START
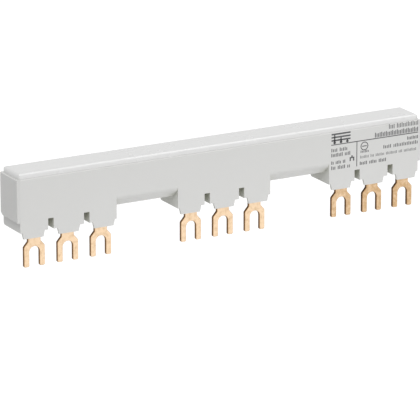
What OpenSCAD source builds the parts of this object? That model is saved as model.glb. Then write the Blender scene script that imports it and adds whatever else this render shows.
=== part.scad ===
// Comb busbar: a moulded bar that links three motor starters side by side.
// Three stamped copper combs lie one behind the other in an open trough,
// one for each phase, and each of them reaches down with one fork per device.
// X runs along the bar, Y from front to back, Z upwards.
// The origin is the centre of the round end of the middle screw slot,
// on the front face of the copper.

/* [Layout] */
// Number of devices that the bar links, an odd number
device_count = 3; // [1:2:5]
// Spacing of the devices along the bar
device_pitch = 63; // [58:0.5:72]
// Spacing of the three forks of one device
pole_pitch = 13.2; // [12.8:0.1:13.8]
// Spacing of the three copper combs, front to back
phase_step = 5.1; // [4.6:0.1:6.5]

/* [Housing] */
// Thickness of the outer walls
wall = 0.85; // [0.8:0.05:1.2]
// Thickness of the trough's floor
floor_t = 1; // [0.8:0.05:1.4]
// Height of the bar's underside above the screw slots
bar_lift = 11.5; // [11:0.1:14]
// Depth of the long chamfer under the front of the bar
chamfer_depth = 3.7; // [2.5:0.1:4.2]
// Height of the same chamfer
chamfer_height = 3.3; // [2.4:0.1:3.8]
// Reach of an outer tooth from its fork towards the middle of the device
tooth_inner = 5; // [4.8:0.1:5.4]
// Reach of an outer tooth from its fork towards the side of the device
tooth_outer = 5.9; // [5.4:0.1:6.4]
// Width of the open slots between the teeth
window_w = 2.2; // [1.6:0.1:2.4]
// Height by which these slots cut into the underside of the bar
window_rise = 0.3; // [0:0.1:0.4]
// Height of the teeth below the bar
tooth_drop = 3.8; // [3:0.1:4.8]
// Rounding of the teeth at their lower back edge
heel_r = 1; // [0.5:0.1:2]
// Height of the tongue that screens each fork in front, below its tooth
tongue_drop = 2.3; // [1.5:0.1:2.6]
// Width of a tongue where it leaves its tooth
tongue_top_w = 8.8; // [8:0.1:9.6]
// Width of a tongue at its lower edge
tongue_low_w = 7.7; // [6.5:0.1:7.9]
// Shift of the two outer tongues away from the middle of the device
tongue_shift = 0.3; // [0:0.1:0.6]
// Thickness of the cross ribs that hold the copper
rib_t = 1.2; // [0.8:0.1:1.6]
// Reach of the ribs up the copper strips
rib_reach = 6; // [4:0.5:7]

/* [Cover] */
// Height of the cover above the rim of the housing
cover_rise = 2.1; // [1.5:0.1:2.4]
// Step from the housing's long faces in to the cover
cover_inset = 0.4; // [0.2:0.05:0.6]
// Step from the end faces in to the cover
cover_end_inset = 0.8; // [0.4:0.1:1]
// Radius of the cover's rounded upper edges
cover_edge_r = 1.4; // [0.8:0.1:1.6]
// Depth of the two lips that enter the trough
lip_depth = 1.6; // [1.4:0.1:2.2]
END
Exercise instructions: Quote the data above in full, changing nothing.

Solution to this exercise:
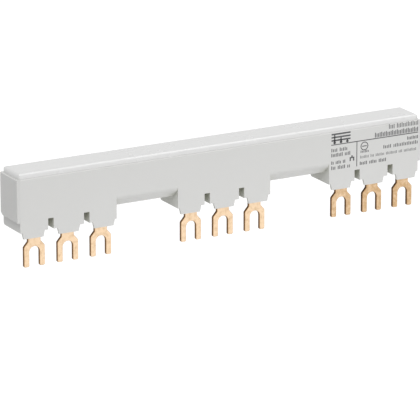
What OpenSCAD source builds the parts of this object? That model is saved as model.glb. Then write the Blender scene script that imports it and adds whatever else this render shows.
=== part.scad ===
// Comb busbar: a moulded bar that links three motor starters side by side.
// Three stamped copper combs lie one behind the other in an open trough,
// one for each phase, and each of them reaches down with one fork per device.
// X runs along the bar, Y from front to back, Z upwards.
// The origin is the centre of the round end of the middle screw slot,
// on the front face of the copper.

/* [Layout] */
// Number of devices that the bar links, an odd number
device_count = 3; // [1:2:5]
// Spacing of the devices along the bar
device_pitch = 63; // [58:0.5:72]
// Spacing of the three forks of one device
pole_pitch = 13.2; // [12.8:0.1:13.8]
// Spacing of the three copper combs, front to back
phase_step = 5.1; // [4.6:0.1:6.5]

/* [Housing] */
// Thickness of the outer walls
wall = 0.85; // [0.8:0.05:1.2]
// Thickness of the trough's floor
floor_t = 1; // [0.8:0.05:1.4]
// Height of the bar's underside above the screw slots
bar_lift = 11.5; // [11:0.1:14]
// Depth of the long chamfer under the front of the bar
chamfer_depth = 3.7; // [2.5:0.1:4.2]
// Height of the same chamfer
chamfer_height = 3.3; // [2.4:0.1:3.8]
// Reach of an outer tooth from its fork towards the middle of the device
tooth_inner = 5; // [4.8:0.1:5.4]
// Reach of an outer tooth from its fork towards the side of the device
tooth_outer = 5.9; // [5.4:0.1:6.4]
// Width of the open slots between the teeth
window_w = 2.2; // [1.6:0.1:2.4]
// Height by which these slots cut into the underside of the bar
window_rise = 0.3; // [0:0.1:0.4]
// Height of the teeth below the bar
tooth_drop = 3.8; // [3:0.1:4.8]
// Rounding of the teeth at their lower back edge
heel_r = 1; // [0.5:0.1:2]
// Height of the tongue that screens each fork in front, below its tooth
tongue_drop = 2.3; // [1.5:0.1:2.6]
// Width of a tongue where it leaves its tooth
tongue_top_w = 8.8; // [8:0.1:9.6]
// Width of a tongue at its lower edge
tongue_low_w = 7.7; // [6.5:0.1:7.9]
// Shift of the two outer tongues away from the middle of the device
tongue_shift = 0.3; // [0:0.1:0.6]
// Thickness of the cross ribs that hold the copper
rib_t = 1.2; // [0.8:0.1:1.6]
// Reach of the ribs up the copper strips
rib_reach = 6; // [4:0.5:7]

/* [Cover] */
// Height of the cover above the rim of the housing
cover_rise = 2.1; // [1.5:0.1:2.4]
// Step from the housing's long faces in to the cover
cover_inset = 0.4; // [0.2:0.05:0.6]
// Step from the end faces in to the cover
cover_end_inset = 0.8; // [0.4:0.1:1]
// Radius of the cover's rounded upper edges
cover_edge_r = 1.4; // [0.8:0.1:1.6]
// Depth of the two lips that enter the trough
lip_depth = 1.6; // [1.4:0.1:2.2]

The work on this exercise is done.